The Influence of Dimensionality on the Charge Density Wave Transition and Its Application on Mid-infrared Photodetection

Abstract: Two-dimensional charge density wave (CDW) materials received much attention for high responsivity and broadband photodetection in recent years, due to their collective electron transport and narrow bandgap. However, the high dark current density problem hinders their real application. Here we report a sharp CDW transition in quasi-1D (TaSe4)2I, and apply it for broadband photodetection. Especially at mid-infrared region, the device shows both high photo responsivity of 1.18e3 A/W and large light on-off ratio of 80, which is superior than 2D CDW TaS2 and most reported low-dimensional materials.

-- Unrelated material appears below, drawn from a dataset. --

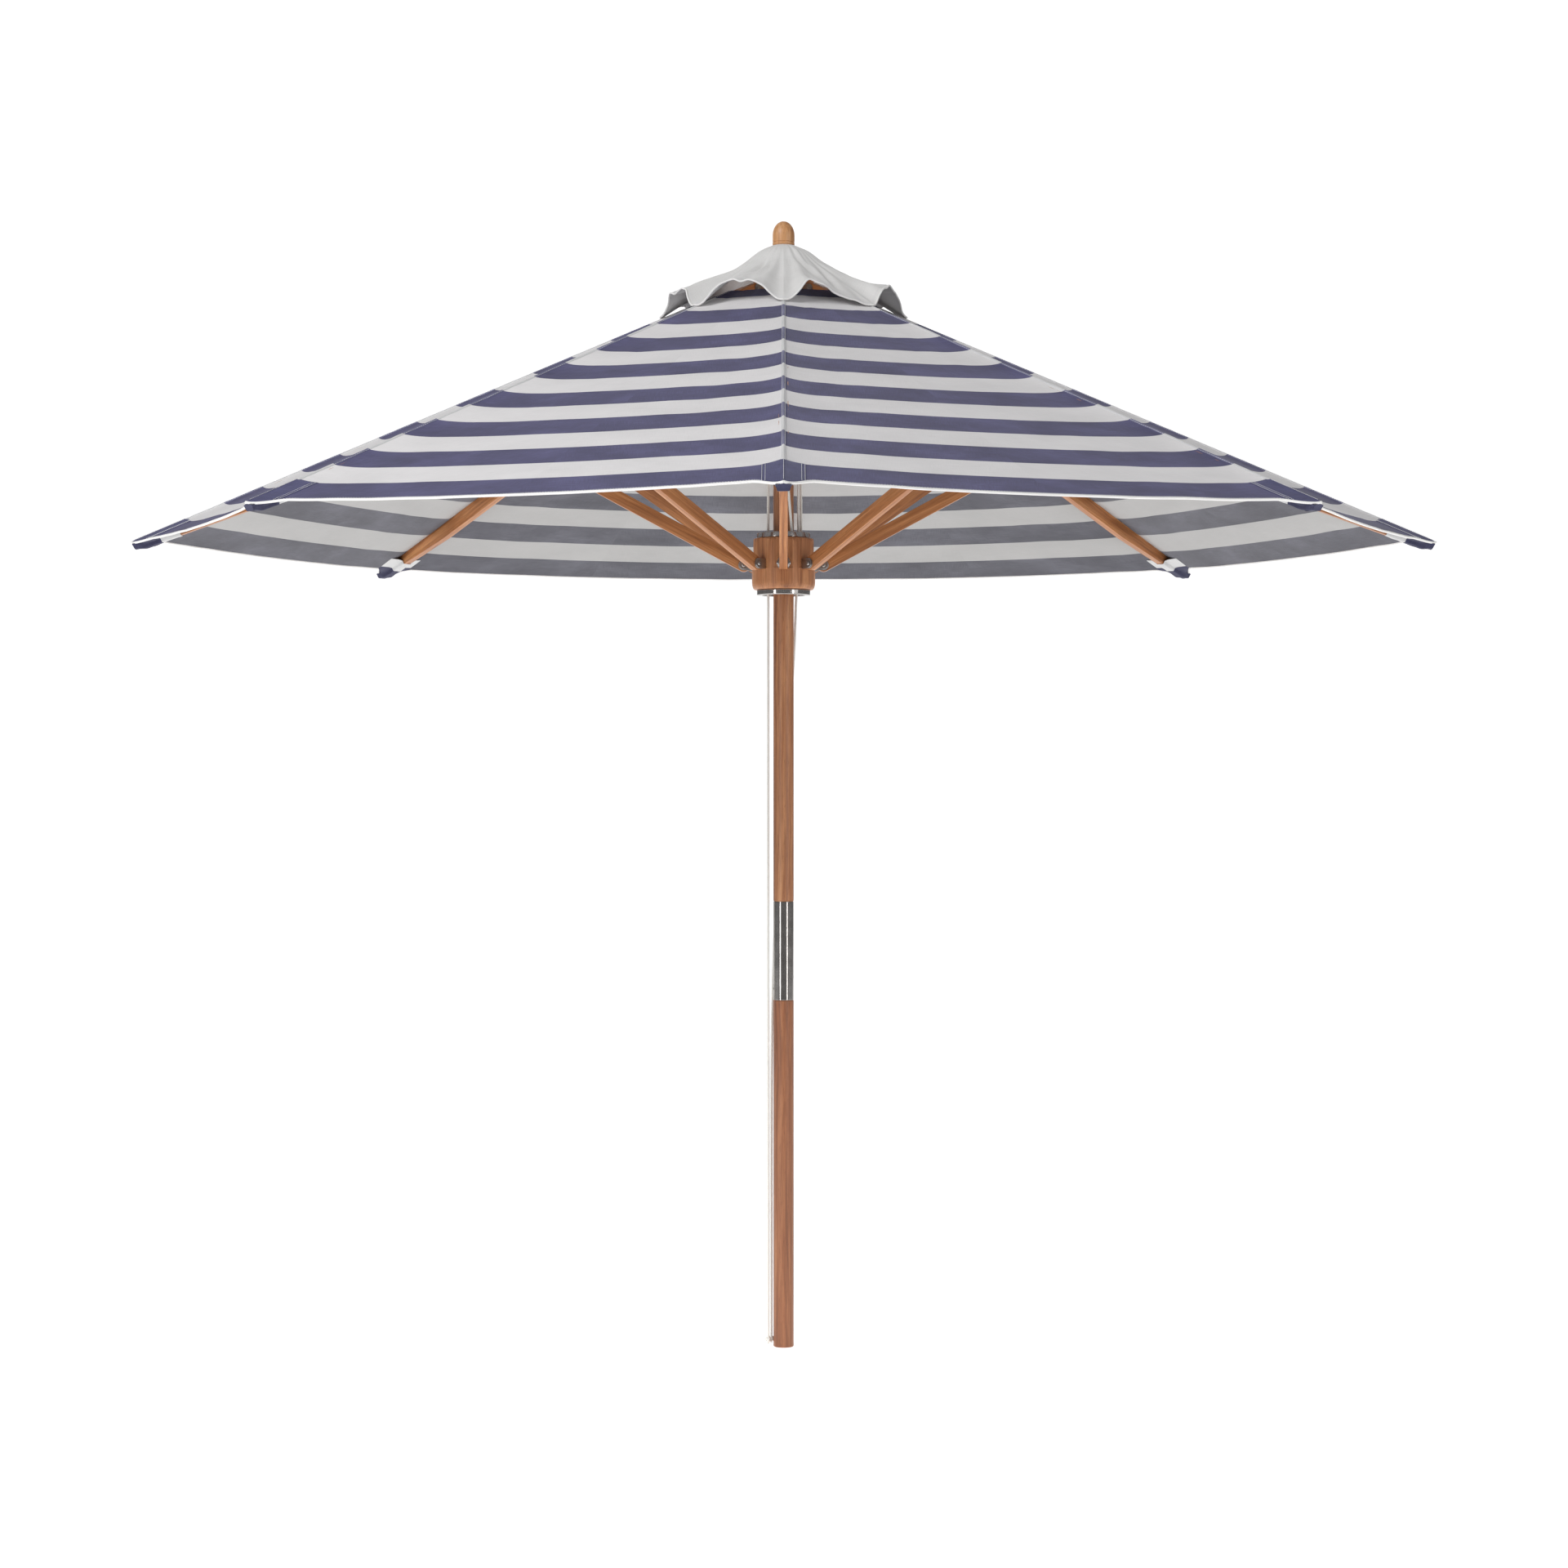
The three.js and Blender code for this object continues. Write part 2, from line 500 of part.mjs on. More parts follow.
/**
 * The vent cap: a thin octagonal tent from the finial's seat to a hem whose corners lie over the ribs and whose edges
 * arch up between them.
 */
function ventCap() {
  const seat = POLE_TOP_Z + GAP;
  const hemZ = ridgeZ(CAP_RADIUS) + CAP_LIFT;
  const rows = 3;
  const top = [];
  for (let i = 0; i <= rows; i += 1) {
    top.push([FINIAL_RADIUS + (CAP_RADIUS - FINIAL_RADIUS) * (i / rows), seat + (hemZ - seat) * (i / rows)]);
  }
  const outline = [[CAP_HOLE, seat], ...top, [CAP_RADIUS, hemZ + FABRIC],
    ...top.slice(0, -1).reverse().map(([radius, z]) => [radius, z + FABRIC]), [CAP_HOLE, seat + FABRIC],
    [CAP_HOLE, seat]];
  const cap = turned(outline, RIBS * 4);
  const position = cap.getAttribute('position');
  for (let i = 0; i < position.count; i += 1) {
    const x = position.getX(i);
    const y = position.getY(i);
    const radius = Math.hypot(x, y);
    const share = Math.max(0, (radius - FINIAL_RADIUS) / (CAP_RADIUS - FINIAL_RADIUS));
    const turn = Math.atan2(y, x) - RIB_1_AZIMUTH;
    const offRib = Math.abs(turn - Math.round(turn / PITCH) * PITCH);
    const octagon = Math.cos(PITCH / 2) / Math.cos(PITCH / 2 - offRib);
    const scale = 1 + (octagon - 1) * share;
    const arch = CAP_ARCH * Math.sin((offRib / (PITCH / 2)) * Math.PI / 2) ** 2 * share ** 2;
    position.setXYZ(i, x * scale, y * scale, position.getZ(i) + arch);
  }
  return closed(cap);
}

// ---------- cord ----------

/** The cord's section, round a point. */
function cordSection() {
  const sides = 8;
  const points = [];
  for (let i = 0; i < sides; i += 1) {
    const turn = (i / sides) * 2 * Math.PI;
    points.push(new THREE.Vector2(CORD_RADIUS * Math.cos(turn), CORD_RADIUS * Math.sin(turn)));
  }
  return new THREE.Shape(points);
}

const cordAlong = (path, steps) => solid(
  new THREE.ExtrudeGeometry(cordSection(), { steps, bevelEnabled: false, extrudePath: path }),
);

/** A straight run, a little longer at one or both ends where it joins a bend. */
function run(from, to, overStart = 0, overEnd = 0) {
  const along = to.clone().sub(from).normalize();
  return cordAlong(new THREE.LineCurve3(from.clone().addScaledVector(along, -overStart),
    to.clone().addScaledVector(along, overEnd)), 1);
}

/** The half turn round a pulley, over it for up = 1 or under it for up = -1. */
function halfTurn(place, up) {
  const steps = 8;
  const points = [];
  for (let i = 0; i <= steps; i += 1) {
    const turn = (i / steps) * Math.PI;
    const along = -place.radius * Math.cos(turn);
    points.push(new THREE.Vector3(place.x + along * Math.cos(place.azimuth),
      place.y + along * Math.sin(place.azimuth), place.z + up * place.radius * Math.sin(turn)));
  }
  return cordAlong(new THREE.CatmullRomCurve3(points), steps);
}

const at = (place, z) => new THREE.Vector3(place.x, place.y, z);

const JOIN = 1; // how far runs and bends of one cord pass into each other
const CORD_GAP = 1; // between two stretches of the cord, where one is at a slant
const leftTop = at(LEFT_FALL, CROWN_PULLEY_Z);
const frontTop = at(FRONT_TOP, CROWN_PULLEY_Z);
const frontFoot = at(FRONT_FOOT, RUNNER_PULLEY_Z);
const rightFoot = at(RIGHT_RISE, RUNNER_PULLEY_Z);
const rightRiseTop = at(RIGHT_RISE, CROWN_PULLEY_Z);

const leftCord = () => joined(
  run(at(LEFT_FALL, CORD_FOOT_Z), leftTop, 0, JOIN),
  halfTurn(CROWN_LEFT, 1),
);

/** The loop that hangs the runner from the crown's two pulleys. */
const cordBight = () => joined(
  run(frontTop, frontFoot, -CORD_GAP, JOIN),
  halfTurn(RUNNER_FRONT, -1),
  run(rightFoot, rightRiseTop, JOIN, -CORD_GAP),
);

/** The right fall: down through the runner, behind the pole and down beside the left one. */
const RIGHT_FALL_ROUTE = [
  [RIGHT_TOP.x, RIGHT_TOP.y, CROWN_PULLEY_Z], [38.4, 22, 2250], [39.4, 22, 2080], [40.5, 22, 1920], [40.2, 22, 1870], [35, 22, 1800],
  [29.8, 22.2, 1732], [27.4, 23.6, 1670], [24.8, 24.8, 1609], [17, 27.2, 1490], [7, 29, 1360], [-4, 29.2, 1220],
  [-14, 27.6, 1080], [-21.5, 24.6, 940], [-26, 21, 780], [-28, 18.4, 620], [-28.5, 17.2, 450], [-28.5, 17, 240],
  [-28.5, 17, CORD_FOOT_Z],
].map(([x, y, z]) => new THREE.Vector3(x, y, z));

const rightCord = () => joined(halfTurn(CROWN_RIGHT, 1),
  cordAlong(new THREE.CatmullRomCurve3(RIGHT_FALL_ROUTE), 48));

function knot(end) {
  const low = -GAP - KNOT_HEIGHT;
  const waist = KNOT_RADIUS * 0.6;
  return turned([[0, low], [waist, low], [KNOT_RADIUS, low * 0.75], [KNOT_RADIUS, low * 0.35], [waist, -GAP], [0, -GAP]],
    SMALL_ROUND).translate(end.x, end.y, end.z);
}

// ---------- assembly ----------

const umbrella = new THREE.Group();

const poles = new THREE.Group();
poles.add(
  part('lower_pole', closed(lowerPole()), WOOD),
  part('pole_sleeve', closed(poleSleeve()), STEEL),
  part('upper_pole', closed(upperPole()), WOOD),
  part('finial', closed(finial()), WOOD),
);

const crown = new THREE.Group();
crown.add(
  part('crown_barrel', geometryOf(crownBarrel()), WOOD),
  part('crown_ring_top', closed(hubRing(CROWN_FOOT_Z + BARREL_HEIGHT + GAP)), STEEL),
  part('crown_ring_bottom', closed(hubRing(CROWN_FOOT_Z - GAP - RING_HEIGHT)), STEEL),
  part('crown_brackets', geometryOf(hubBrackets(CROWN_PIVOT_Z, RIB_WIDTH)), STEEL),
);

const runner = new THREE.Group();
runner.add(
  part('runner_barrel', geometryOf(runnerBarrel()), WOOD),
  part('runner_ring_top', closed(hubRing(RUNNER_FOOT_Z + BARREL_HEIGHT + GAP)), STEEL),
  part('runner_ring_bottom', closed(hubRing(RUNNER_FOOT_Z - GAP - RING_HEIGHT)), STEEL),
  part('runner_brackets', geometryOf(hubBrackets(RUNNER_PIVOT_Z, STRUT_WIDTH)), STEEL),
);

for (const [name, place, group] of [['crown_left', CROWN_LEFT, crown], ['crown_right', CROWN_RIGHT, crown],
  ['runner', RUNNER_FRONT, runner]]) {
  const wheel = part(`${name}_pulley`, closed(pulley(place)), STEEL);
  const pin = part(`${name}_axle`, closed(axle()), STEEL);
  for (const mesh of [wheel, pin]) {
    mesh.position.set(place.x, place.y, place.z);
    mesh.rotation.z = place.azimuth;
    group.add(mesh);
  }
}

const frame = new THREE.Group();
const ribGeometry = geometryOf(rib());
const strutGeometry = geometryOf(strut());
const panelGeometry = { a: halfPanel(-1), b: halfPanel(1) };
for (let i = 0; i < RIBS; i += 1) {
  const direction = spoke(i);
  const ribMesh = part(`rib_${i + 1}`, ribGeometry, WOOD);
  ribMesh.position.set(PIVOT_RADIUS, 0, CROWN_PIVOT_Z);
  ribMesh.rotation.y = CANOPY_SLOPE;
  const strutMesh = part(`strut_${i + 1}`, strutGeometry, WOOD);
  strutMesh.position.set(PIVOT_RADIUS, 0, RUNNER_PIVOT_Z);
  strutMesh.rotation.y = -LINK_ANGLE;
  direction.add(ribMesh, strutMesh);
  frame.add(direction);

  // the two half panels that hang on this rib's ridge: b before it, a after it, counting anticlockwise
  for (const [letter, offset] of [['a', 0.5], ['b', -0.5]]) {
    const between = spoke(i + offset);
    const panel = part(`panel_${i + 1}${letter}`, panelGeometry[letter], CANVAS);
    panel.position.z = APEX_Z;
    panel.rotation.y = PANEL_SLOPE;
    between.add(panel);
    frame.add(between);
  }
}

const cords = new THREE.Group();
cords.add(
  part('cord_left', geometryOf(leftCord()), CORD),
  part('cord_bight', geometryOf(cordBight()), CORD),
  part('cord_right', geometryOf(rightCord()), CORD),
  part('knot_left', closed(knot(at(LEFT_FALL, CORD_FOOT_Z))), CORD),
  part('knot_right', closed(knot(RIGHT_FALL_ROUTE.at(-1))), CORD),
);

umbrella.add(poles, crown, runner, frame, cords, part('vent_cap', ventCap(), CAP_CANVAS));

export default umbrella;
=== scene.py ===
"""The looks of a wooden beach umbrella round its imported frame.

Metres, +Z up, the origin at the foot of the pole. Rib 1 points along -Y, and the ribs count anticlockwise seen
from above. The half panel "a" of a rib lies on its anticlockwise side, and "b" on its clockwise side.
"""

import json
import math

import bmesh
import bpy
from mathutils import Matrix, Vector, noise


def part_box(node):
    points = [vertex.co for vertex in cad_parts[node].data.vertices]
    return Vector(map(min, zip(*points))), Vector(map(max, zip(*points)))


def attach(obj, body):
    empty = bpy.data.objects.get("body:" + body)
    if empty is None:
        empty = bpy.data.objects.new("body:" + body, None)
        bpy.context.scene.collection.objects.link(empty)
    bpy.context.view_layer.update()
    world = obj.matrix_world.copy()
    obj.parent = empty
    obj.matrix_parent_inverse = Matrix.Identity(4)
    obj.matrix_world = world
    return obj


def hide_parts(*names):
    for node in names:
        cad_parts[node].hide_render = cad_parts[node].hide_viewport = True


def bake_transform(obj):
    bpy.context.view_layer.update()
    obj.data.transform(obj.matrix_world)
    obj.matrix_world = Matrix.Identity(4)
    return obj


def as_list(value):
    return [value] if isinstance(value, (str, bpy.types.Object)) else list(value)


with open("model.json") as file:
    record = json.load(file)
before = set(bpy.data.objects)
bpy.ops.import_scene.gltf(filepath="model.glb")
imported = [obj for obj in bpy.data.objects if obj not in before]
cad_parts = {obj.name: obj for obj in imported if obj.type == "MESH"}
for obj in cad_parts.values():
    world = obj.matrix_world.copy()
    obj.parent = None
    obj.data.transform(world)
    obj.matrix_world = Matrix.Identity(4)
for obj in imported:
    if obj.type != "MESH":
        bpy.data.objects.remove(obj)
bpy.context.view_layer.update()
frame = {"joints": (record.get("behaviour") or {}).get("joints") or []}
scene = bpy.context.scene
JOINT = {joint["name"]: joint for joint in frame["joints"]}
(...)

The fact for such high performance lies on two aspects. One is the much lower dark current density resulted from the pseudo gap associated with 1D Luttinger liquid state, which is supported by finite size scaling of nonlinear I-V at variable temperatures and occurrence of 1D structural phase transition consolidated by In-situ Raman spectroscopy. The other is the high photocurrent associated with the Frohlich superconductivity state, manifested by an ultrasensitive switching, which can be only accessible in 1D CDW materials, in agreement with our density functional theory calculation. Our work thus reveals the pivotal role of dimensionality in CDW phase transition, and paves a way for implementing highly sensitive broadband photodetector.